Source excerpt:
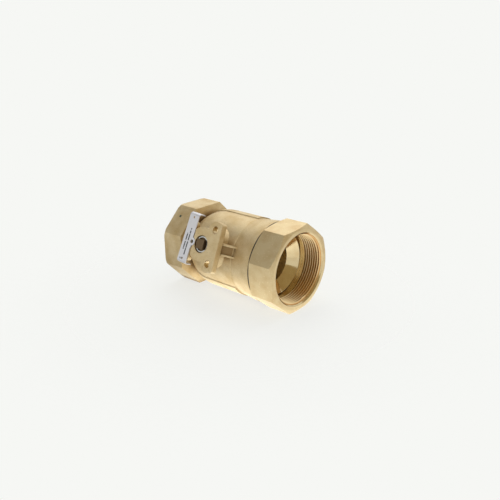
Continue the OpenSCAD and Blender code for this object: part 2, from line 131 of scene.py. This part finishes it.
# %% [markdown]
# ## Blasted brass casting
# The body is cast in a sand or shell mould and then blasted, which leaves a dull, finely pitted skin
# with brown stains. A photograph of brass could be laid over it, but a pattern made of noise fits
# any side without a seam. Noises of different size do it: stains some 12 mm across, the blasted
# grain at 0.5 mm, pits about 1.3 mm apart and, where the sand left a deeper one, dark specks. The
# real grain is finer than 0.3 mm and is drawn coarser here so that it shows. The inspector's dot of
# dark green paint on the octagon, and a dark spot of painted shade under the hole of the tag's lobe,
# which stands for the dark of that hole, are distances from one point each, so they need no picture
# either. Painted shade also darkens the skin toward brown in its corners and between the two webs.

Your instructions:
Quote the data above in full, changing nothing.

Output:
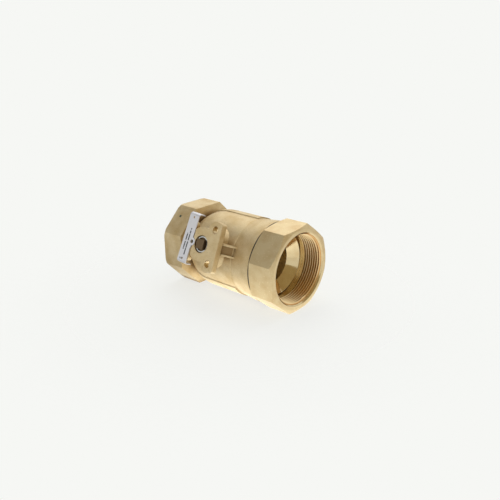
Continue the OpenSCAD and Blender code for this object: part 2, from line 131 of scene.py. This part finishes it.
# %% [markdown]
# ## Blasted brass casting
# The body is cast in a sand or shell mould and then blasted, which leaves a dull, finely pitted skin
# with brown stains. A photograph of brass could be laid over it, but a pattern made of noise fits
# any side without a seam. Noises of different size do it: stains some 12 mm across, the blasted
# grain at 0.5 mm, pits about 1.3 mm apart and, where the sand left a deeper one, dark specks. The
# real grain is finer than 0.3 mm and is drawn coarser here so that it shows. The inspector's dot of
# dark green paint on the octagon, and a dark spot of painted shade under the hole of the tag's lobe,
# which stands for the dark of that hole, are distances from one point each, so they need no picture
# either. Painted shade also darkens the skin toward brown in its corners and between the two webs.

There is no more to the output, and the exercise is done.